Ci sarebbe da costruire una statua a Mark E. Smith, se si potesse. Magari nel futuro più remoto possibile, speriamo, ma sarebbe da farlo. Come fa una band (o meglio Mark E. Smith e chi gli sta intorno in quel preciso periodo) ad arrivare alla ventottesima pubblicazione e a tenere un livello qualitativo alto, almeno al punto di soverchiare gran parte delle nuove uscite? I Fall ci riescono, e sono trentaquattro anni che ogni due per tre tirano fuori il disco che ti fa rimanere incollato allo stereo per tutta la sua durata.
Dando per scontato che si sappia chi siano i Fall (in poche parole: una delle pietre miliari/fondanti del post-punk, come lo conosciamo oggi e si consiglia vivamente la raccolta della Sanctuary “50.000 Fall Fans Can’t Be Wrong” del 2003), “Your Future Our Clutter” arriva a due anni di distanza da “Imperial Wax Solvent”, il secondo disco con la nuova line-up ‘made in UK’, dopo la dipartita dei musicisti statunitensi che circondavano Smith nelle opere prossimamente precedenti a quella del 2008. Ed è un disco decisamente a fuoco, che segue l’andamento delle produzioni più efficaci dei Fall: sezione ritmica serrata, tastiere mai invadenti e il “‘bel biascicare’ tipico di Smith.

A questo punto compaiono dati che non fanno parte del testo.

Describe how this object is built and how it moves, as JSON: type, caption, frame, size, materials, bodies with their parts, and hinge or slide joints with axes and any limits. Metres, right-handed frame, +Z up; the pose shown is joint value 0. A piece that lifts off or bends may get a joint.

A partire dalla jam iniziale con “O.F.Y.C. Showcase” e la furiosa “Bury Pts. 1+3”, ad anticipare la più ariosa e melodica “Mexico Wax Solvent”. In “Cowboy George” fanno capolino i Daft Punk con campionamenti di “Harder Better Fast Strong” su una base semi-country, ma riadattata alla maniera dei Fall. Uno dei pezzi più sorprendenti del disco. “Hot Cake” riporta al passato della band, con la sua brevità e concisione. La seconda parte del disco si apre con l’interludio “Y.F.O.C. Slippy Floor” ad anticipare l’oscura e magnetica “Chino”, una riflessione di Smith sul proprio futuro. Come ha tenuto a precisare Smith questo è uno dei dischi più personali dei Fall, non un tirare le somme, ma poco ci manca.
Chiudono il disco la cover di Wanda Jackson “Funnel of Love” e “Wather Report 2”, con l’emblematico verso finale: You don’t deserve rock’n’roll.
Però ti prego Mark i Fall li meritiamo, per altri dieci, cento, mille anni.